HARRISBURG (TNS) — Pennsylvania voters will get to see the one and only U.S. Senate debate Tuesday night when Democrat John Fetterman and Republican Dr. Mehmet Oz square off in a Harrisburg TV studio.
In fact, it will be the only debate in either statewide race this year. Democratic governor candidate Josh Shapiro, the state’s attorney general, and Republican candidate Doug Mastriano, a state senator, failed to reach mutually agreeable terms on a debate format.
The hourlong Senate debate held at WHTM/ABC27 will be broadcast live at 8 p.m. by the following TV stations and websites:
WJET/YourErie.com
Other websites streaming the debate will include: Mytwintiers.com, Pix11.com, Wivb.com and dcnewsnow.com
Debate moderators will be ABC27 News anchor Dennis Owens and WPXI anchor Lisa Sylvester.
The Senate race between Oz and Fetterman, the state’s lieutenant governor, is considered critical for Democrats if they are to hold their tenuous grip on the chamber or hope to expand their majority.
Currently, the Senate is split 50/50 with Vice President Kamala Harris serving as the tiebreaker for Democrats.
Fetterman declined numerous other debate invitations, fueling attacks from Republicans and the Oz campaign that Fetterman is hiding from voters.
“John Fetterman must think this is a game, dodging serious debates,” Oz campaign spokesperson Brittany Yanick said in a statement last week, “but John Fetterman can’t play the people of Pennsylvania, and he can’t hide his radical views forever.”
Oz has also complained that Tuesday’s debate will come weeks after voters began casting mail-in ballots.

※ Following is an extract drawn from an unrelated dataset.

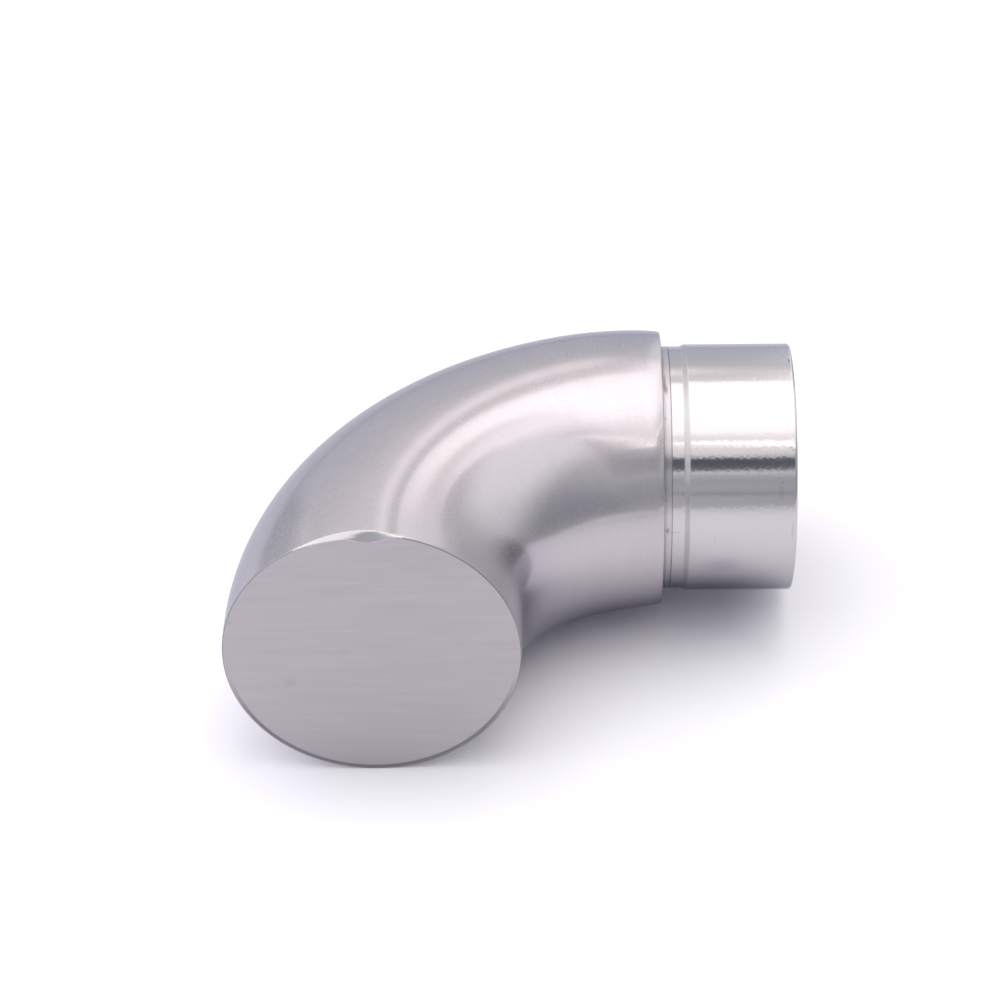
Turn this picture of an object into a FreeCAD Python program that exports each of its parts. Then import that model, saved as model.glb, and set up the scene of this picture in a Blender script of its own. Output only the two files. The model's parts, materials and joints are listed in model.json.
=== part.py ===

“This has never really been about debates for Dr. Oz,” Fetterman said in a Sept. 7 statement. “This whole thing has been about Dr. Oz and his team mocking me for having a stroke because they’ve got nothing else.”
Fetterman’s campaign has said that in 2020, when the pandemic spurred huge mail-in voting numbers, that 83 percent of ballots were still cast in the two weeks leading up to Election Day, and that Pennsylvania U.S. Senate debates have traditionally been held in mid- to late-October.
“There is literally zero precedent in modern times for having U.S. Senate debates in Pennsylvania in early September. That was never going to happen,” Fetterman said in that September statement.
Oz’s campaign has repeatedly questioned why Fetterman declined seven other debates that Oz agreed to, suggesting that the Democrat doesn’t want to defend his record or make verbal stumbles as he continues to recuperate from a May 13 stroke.
Fetterman, however, has been open about his auditory processing issues while he recovers and his subsequent need to use closed captioning in interviews since July, as well as in Tuesday’s debate.
The Oz campaign sought an additional 30 minutes in the debate to accommodate for the down time it says will result from closed captioning, but the Fetterman camp refused to extend it beyond an hour.